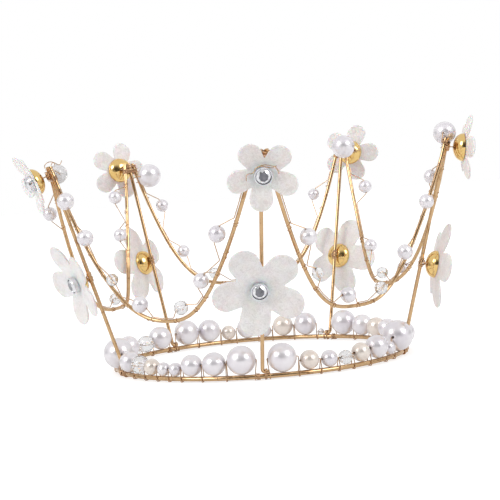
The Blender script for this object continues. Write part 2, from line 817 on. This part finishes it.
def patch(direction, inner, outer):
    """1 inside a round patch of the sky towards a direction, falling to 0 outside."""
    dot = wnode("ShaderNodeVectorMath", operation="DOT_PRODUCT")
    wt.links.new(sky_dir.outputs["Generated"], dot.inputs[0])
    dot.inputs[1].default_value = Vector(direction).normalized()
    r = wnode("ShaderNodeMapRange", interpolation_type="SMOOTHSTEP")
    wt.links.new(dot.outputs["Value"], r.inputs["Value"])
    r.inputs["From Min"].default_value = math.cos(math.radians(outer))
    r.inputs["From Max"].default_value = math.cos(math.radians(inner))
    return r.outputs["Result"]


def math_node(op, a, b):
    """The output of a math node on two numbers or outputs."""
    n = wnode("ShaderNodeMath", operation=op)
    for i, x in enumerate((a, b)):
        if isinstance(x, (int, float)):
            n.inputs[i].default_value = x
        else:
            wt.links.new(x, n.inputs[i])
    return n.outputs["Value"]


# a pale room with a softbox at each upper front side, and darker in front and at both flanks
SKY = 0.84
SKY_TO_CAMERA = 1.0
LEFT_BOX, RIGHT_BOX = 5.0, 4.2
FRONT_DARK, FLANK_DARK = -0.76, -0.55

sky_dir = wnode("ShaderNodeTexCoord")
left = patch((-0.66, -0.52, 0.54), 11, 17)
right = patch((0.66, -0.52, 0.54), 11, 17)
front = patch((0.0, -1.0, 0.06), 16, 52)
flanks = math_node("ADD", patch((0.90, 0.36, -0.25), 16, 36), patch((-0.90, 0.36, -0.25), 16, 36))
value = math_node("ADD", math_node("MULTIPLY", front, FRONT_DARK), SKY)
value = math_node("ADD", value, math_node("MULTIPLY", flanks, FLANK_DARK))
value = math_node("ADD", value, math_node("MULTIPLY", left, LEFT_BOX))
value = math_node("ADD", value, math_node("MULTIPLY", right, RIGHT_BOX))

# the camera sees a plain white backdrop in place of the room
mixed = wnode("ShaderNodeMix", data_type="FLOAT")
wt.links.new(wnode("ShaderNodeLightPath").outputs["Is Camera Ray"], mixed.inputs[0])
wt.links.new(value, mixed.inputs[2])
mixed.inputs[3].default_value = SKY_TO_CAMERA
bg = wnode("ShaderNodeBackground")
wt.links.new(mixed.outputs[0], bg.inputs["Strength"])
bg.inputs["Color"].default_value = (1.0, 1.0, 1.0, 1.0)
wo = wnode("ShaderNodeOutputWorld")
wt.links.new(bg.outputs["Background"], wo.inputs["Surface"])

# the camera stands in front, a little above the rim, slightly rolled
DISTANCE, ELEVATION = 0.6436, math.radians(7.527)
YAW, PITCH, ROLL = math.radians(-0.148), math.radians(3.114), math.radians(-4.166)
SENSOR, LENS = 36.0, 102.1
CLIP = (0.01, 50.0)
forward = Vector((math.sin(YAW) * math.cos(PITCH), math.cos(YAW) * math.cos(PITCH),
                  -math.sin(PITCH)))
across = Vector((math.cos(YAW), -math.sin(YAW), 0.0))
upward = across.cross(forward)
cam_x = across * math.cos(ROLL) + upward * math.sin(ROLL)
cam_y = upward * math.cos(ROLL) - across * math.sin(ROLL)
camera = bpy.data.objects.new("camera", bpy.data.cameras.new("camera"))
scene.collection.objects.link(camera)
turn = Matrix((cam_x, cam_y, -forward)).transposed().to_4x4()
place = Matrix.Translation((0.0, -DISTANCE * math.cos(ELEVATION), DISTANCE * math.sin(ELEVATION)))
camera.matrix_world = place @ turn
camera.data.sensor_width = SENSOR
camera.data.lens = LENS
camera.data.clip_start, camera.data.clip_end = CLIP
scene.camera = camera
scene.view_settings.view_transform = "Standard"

==

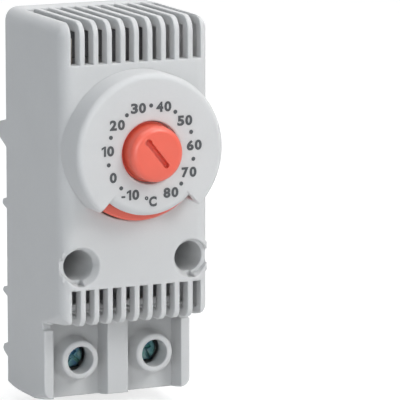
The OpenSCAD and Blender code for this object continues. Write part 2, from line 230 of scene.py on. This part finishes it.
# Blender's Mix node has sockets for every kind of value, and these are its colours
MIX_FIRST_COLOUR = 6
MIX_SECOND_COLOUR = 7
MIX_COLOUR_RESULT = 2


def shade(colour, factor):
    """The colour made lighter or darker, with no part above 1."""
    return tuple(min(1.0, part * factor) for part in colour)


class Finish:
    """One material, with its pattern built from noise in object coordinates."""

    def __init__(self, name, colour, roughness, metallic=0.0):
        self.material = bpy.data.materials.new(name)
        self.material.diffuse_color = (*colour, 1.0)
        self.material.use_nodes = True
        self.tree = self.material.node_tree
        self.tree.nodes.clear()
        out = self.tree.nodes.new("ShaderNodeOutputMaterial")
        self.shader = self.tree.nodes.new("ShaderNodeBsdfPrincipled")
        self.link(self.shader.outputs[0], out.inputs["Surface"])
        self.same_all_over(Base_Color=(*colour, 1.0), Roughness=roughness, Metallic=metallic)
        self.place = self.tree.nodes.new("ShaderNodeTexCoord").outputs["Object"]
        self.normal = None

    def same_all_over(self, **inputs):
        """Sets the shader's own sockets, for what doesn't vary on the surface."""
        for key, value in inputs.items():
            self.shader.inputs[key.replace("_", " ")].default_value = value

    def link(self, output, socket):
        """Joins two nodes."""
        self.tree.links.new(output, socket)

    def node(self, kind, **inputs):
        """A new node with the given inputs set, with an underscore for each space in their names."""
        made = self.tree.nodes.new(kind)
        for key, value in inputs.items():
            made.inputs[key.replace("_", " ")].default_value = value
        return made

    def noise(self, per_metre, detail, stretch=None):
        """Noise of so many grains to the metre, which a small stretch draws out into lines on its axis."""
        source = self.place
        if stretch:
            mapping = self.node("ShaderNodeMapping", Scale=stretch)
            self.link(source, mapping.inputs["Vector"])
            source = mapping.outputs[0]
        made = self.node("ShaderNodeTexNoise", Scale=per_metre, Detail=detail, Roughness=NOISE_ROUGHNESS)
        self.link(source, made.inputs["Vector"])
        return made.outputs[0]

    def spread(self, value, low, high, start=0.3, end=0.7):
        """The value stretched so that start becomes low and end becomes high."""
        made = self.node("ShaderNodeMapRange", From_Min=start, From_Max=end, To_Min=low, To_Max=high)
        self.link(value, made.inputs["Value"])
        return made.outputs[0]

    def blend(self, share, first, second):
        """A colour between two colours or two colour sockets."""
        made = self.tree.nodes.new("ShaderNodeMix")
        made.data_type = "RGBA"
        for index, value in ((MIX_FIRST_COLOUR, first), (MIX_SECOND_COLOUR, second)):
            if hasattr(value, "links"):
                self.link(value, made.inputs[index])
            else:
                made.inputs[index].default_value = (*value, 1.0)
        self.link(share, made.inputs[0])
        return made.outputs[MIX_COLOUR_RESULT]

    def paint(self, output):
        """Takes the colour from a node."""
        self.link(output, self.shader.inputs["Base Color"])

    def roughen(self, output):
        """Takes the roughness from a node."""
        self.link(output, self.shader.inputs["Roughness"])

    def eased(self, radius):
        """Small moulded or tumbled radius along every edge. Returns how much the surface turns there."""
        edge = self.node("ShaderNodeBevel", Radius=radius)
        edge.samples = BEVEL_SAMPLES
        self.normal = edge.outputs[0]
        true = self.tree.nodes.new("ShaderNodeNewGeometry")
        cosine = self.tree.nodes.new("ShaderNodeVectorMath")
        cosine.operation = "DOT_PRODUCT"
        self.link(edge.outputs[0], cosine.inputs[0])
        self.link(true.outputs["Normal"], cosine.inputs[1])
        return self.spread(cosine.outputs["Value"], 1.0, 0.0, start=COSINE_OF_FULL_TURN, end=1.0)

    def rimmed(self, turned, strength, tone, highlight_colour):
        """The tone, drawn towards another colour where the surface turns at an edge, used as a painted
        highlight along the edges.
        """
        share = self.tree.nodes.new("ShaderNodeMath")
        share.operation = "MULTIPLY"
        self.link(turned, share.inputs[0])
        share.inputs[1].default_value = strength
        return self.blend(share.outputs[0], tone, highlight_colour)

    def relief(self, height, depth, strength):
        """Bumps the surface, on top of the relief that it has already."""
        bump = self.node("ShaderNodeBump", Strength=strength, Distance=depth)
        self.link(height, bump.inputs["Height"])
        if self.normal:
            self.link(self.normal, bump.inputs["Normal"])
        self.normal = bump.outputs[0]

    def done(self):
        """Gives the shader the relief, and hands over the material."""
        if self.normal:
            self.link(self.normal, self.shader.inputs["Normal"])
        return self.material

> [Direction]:
Check every line of the data, and copy the ones that contain "scene".

> [Written solution]:
scene.collection.objects.link(camera)
scene.camera = camera
scene.view_settings.view_transform = "Standard"
The OpenSCAD and Blender code for this object continues. Write part 2, from line 230 of scene.py on. This part finishes it.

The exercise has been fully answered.